= Russian Elites, Proxies, and Oligarchs Task Force =

In March 2022 the Russian Elites, Proxies, and Oligarchs Task Force (REPOTF) was set up between the EU, G7 countries, and Australia. The signatories pledged to:

jointly commit to prioritizing our resources and working together to take all available legal steps to find, restrain, freeze, seize, and, where appropriate, confiscate or forfeit the assets of those individuals and entities that have been sanctioned in connection with Russia’s premeditated, unjust, and unprovoked invasion of Ukraine and the continuing aggression of the Russian regime.
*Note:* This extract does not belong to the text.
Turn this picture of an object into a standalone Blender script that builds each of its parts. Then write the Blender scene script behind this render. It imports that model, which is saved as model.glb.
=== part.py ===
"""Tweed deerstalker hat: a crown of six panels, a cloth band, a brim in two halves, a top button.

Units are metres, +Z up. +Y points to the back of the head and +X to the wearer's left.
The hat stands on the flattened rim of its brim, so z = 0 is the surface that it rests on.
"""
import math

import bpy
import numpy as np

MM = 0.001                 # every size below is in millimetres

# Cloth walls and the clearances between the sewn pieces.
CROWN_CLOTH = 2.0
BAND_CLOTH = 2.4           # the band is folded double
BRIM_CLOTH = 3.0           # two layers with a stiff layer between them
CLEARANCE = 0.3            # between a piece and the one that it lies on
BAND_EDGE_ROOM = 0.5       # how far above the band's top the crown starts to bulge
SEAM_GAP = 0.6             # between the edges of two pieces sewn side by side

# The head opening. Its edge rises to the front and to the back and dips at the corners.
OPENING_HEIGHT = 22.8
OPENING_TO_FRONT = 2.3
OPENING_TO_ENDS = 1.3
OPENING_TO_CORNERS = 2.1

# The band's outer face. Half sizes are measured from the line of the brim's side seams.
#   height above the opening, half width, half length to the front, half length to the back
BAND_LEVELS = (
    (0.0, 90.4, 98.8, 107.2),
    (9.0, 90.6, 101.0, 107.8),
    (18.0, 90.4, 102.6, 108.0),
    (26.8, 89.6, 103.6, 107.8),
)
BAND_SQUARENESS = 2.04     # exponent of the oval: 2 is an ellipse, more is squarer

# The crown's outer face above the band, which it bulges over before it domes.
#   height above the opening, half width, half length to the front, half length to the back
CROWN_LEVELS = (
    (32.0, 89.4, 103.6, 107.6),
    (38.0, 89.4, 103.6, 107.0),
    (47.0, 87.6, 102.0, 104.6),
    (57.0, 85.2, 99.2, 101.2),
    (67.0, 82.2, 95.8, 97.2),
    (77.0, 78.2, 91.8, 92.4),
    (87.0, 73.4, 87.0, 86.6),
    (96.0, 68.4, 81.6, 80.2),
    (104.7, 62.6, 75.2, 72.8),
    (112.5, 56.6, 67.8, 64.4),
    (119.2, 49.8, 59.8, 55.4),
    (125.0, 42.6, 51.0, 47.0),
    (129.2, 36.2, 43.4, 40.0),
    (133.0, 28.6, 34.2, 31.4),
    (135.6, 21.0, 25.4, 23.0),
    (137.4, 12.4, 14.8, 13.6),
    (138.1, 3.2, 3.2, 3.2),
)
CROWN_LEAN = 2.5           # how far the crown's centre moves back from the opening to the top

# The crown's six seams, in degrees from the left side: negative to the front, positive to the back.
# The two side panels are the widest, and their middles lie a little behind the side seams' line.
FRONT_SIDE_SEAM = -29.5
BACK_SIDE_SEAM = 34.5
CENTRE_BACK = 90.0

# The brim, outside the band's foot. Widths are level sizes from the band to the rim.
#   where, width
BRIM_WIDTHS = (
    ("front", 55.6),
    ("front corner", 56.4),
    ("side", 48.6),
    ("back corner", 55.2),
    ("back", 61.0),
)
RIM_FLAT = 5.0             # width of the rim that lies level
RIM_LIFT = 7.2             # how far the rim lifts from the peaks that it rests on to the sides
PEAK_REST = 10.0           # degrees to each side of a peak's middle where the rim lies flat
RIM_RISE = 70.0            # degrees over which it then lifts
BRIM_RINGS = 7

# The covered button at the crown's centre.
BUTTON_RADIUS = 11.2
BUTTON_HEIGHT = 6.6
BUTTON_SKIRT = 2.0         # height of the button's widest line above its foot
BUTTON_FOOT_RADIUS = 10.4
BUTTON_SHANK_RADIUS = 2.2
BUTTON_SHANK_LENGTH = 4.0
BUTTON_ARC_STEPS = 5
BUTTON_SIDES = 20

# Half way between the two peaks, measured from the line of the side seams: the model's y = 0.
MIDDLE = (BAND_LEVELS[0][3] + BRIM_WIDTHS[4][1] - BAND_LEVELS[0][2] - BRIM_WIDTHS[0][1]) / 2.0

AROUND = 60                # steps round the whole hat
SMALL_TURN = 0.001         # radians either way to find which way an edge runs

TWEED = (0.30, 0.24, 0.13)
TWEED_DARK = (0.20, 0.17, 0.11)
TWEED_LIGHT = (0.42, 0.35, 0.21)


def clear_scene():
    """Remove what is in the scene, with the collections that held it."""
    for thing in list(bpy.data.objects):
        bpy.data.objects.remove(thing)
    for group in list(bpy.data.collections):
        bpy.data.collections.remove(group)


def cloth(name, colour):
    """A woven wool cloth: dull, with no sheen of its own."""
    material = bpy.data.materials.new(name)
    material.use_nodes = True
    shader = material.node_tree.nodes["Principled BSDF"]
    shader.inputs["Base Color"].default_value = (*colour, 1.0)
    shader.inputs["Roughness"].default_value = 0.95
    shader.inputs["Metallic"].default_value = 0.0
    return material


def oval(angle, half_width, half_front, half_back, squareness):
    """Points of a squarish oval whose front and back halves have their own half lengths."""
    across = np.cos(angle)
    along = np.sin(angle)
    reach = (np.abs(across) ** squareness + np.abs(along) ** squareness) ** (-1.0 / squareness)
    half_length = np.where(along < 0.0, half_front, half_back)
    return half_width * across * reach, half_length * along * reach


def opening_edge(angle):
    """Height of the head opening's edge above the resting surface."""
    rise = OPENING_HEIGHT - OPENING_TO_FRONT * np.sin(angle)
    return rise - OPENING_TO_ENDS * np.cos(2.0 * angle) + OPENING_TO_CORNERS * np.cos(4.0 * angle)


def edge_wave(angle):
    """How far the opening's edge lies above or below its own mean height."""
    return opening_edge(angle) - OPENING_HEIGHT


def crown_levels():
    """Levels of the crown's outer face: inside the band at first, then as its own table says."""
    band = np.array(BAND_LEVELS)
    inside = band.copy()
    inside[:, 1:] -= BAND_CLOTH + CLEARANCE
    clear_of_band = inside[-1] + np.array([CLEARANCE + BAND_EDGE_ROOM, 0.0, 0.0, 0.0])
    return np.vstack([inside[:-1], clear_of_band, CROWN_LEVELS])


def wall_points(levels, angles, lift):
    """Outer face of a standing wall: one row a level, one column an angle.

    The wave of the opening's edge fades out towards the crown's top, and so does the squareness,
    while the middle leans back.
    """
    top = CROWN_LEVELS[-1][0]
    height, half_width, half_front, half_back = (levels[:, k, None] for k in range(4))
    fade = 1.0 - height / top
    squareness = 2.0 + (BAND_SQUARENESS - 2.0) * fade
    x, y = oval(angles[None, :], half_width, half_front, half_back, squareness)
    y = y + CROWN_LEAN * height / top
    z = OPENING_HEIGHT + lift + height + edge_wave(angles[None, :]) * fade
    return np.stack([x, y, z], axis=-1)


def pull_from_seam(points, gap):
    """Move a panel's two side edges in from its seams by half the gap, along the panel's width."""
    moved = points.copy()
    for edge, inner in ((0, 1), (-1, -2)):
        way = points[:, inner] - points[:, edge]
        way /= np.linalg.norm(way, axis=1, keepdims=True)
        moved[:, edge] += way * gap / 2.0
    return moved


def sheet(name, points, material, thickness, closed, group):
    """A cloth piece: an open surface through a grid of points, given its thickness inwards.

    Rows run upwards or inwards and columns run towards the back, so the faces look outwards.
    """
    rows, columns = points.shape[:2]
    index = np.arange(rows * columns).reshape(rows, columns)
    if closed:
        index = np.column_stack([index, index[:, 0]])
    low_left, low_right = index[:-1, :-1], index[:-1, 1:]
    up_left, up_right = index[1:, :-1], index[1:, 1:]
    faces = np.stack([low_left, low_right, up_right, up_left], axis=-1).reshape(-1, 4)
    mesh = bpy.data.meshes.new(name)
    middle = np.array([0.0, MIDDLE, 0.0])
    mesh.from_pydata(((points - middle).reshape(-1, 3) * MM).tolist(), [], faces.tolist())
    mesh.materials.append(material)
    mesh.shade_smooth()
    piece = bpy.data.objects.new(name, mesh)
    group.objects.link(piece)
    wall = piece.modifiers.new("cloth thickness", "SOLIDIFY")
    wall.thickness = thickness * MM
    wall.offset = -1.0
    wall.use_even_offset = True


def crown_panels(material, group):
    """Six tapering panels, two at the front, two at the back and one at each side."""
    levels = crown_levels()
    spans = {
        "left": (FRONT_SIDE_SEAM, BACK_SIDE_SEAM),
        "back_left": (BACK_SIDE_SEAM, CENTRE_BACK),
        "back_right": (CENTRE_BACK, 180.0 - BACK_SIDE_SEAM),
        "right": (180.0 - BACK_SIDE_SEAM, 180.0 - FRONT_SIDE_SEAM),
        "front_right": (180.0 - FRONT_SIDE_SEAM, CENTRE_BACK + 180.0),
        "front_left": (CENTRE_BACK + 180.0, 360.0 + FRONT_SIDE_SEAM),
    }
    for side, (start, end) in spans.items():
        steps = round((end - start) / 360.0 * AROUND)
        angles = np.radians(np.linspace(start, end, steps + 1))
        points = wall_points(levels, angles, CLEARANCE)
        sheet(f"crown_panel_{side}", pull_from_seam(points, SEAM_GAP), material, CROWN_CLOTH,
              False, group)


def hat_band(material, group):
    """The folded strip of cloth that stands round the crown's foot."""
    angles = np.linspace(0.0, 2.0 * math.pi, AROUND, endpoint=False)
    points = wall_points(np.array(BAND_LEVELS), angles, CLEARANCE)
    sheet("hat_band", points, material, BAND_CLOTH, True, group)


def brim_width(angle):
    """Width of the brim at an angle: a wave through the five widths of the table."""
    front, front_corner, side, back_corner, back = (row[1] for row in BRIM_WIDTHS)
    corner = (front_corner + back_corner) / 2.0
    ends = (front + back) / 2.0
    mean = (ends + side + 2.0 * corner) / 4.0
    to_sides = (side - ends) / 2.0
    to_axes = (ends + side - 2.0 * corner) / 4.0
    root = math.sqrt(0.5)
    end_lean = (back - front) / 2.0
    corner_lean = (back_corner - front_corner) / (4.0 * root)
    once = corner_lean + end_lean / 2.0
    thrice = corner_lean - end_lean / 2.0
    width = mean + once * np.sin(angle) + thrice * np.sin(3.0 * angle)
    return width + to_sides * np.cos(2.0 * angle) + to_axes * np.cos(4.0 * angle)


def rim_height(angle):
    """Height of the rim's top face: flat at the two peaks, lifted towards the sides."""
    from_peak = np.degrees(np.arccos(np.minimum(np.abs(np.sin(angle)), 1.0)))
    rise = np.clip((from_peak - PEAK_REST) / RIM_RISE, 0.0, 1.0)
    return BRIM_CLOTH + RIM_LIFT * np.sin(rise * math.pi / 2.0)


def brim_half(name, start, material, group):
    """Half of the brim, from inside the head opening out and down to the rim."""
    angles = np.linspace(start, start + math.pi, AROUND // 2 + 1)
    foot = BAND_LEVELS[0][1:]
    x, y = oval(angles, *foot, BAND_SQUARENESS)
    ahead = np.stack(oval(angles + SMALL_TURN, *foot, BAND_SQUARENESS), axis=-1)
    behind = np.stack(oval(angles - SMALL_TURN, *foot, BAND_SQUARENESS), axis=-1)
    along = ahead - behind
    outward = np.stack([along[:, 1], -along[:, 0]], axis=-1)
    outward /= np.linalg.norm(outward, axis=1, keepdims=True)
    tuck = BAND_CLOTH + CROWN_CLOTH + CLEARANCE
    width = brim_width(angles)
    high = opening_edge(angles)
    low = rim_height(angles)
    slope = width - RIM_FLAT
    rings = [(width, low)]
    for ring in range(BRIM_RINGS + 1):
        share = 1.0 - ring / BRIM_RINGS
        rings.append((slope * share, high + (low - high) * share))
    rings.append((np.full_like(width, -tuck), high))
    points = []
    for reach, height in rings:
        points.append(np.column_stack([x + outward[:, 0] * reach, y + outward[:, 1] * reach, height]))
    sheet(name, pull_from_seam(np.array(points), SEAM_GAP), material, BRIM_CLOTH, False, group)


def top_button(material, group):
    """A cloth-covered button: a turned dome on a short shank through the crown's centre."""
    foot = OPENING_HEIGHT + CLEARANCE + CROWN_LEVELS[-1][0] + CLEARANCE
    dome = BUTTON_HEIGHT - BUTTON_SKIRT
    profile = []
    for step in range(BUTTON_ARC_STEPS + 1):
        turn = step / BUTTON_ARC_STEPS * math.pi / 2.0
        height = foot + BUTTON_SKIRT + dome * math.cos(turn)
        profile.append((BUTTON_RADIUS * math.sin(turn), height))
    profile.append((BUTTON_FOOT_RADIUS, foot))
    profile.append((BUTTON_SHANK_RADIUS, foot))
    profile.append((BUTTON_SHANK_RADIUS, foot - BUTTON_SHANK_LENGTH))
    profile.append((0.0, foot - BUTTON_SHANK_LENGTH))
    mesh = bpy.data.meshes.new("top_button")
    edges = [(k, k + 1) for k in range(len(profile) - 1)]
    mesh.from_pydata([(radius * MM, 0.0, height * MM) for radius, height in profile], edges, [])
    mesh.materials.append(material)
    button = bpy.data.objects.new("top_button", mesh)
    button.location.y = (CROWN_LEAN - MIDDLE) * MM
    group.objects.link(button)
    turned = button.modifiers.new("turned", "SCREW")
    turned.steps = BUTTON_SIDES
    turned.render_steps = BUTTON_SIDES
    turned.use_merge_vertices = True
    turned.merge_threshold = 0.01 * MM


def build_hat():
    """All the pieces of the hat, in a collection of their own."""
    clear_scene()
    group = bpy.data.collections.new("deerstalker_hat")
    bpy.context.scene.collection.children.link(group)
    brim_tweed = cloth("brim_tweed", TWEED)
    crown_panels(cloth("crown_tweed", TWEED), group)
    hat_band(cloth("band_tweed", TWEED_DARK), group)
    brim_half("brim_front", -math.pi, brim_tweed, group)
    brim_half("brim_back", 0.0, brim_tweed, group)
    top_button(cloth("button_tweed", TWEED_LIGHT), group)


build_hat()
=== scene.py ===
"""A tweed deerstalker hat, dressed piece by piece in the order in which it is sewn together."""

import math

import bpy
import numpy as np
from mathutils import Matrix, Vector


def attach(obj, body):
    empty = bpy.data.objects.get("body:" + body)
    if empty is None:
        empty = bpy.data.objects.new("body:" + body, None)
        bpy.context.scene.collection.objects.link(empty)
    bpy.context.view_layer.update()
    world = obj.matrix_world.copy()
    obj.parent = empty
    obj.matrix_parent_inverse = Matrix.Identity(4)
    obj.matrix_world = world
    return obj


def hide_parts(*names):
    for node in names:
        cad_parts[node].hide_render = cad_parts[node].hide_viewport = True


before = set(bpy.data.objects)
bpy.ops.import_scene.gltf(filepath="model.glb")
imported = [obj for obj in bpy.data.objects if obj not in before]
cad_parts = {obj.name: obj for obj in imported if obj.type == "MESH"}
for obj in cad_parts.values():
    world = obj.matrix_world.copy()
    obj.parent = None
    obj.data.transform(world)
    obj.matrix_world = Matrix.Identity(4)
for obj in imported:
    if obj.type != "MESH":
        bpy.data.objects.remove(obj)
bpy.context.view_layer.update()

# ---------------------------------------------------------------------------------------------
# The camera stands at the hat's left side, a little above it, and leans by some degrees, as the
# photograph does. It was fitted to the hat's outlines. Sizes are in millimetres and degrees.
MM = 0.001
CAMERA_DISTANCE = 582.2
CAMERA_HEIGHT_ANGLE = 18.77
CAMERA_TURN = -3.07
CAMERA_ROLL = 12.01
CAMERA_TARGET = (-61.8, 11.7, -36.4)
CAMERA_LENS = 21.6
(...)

“Russia’s latest invasion of Ukraine represents a further assault on the fundamental norms and laws, including the UN charter, that underpin the international order. By working together to hunt down the assets of key Russian elites and proxies and to act against their enablers and facilitators, we take a further step to isolate them from the international financial system and impose consequences for their actions, and we encourage other countries to also take up this critical effort.

==History==
On 11 August 2022, the REPOTF announced it had seized $30bn in assets.

By 24 February 2023, the anniversary date of the 2022 Russian invasion of Ukraine, the REPOTF had "Blocked or frozen more than $58 billion worth of sanctioned Russians’ assets in financial accounts and economic resources."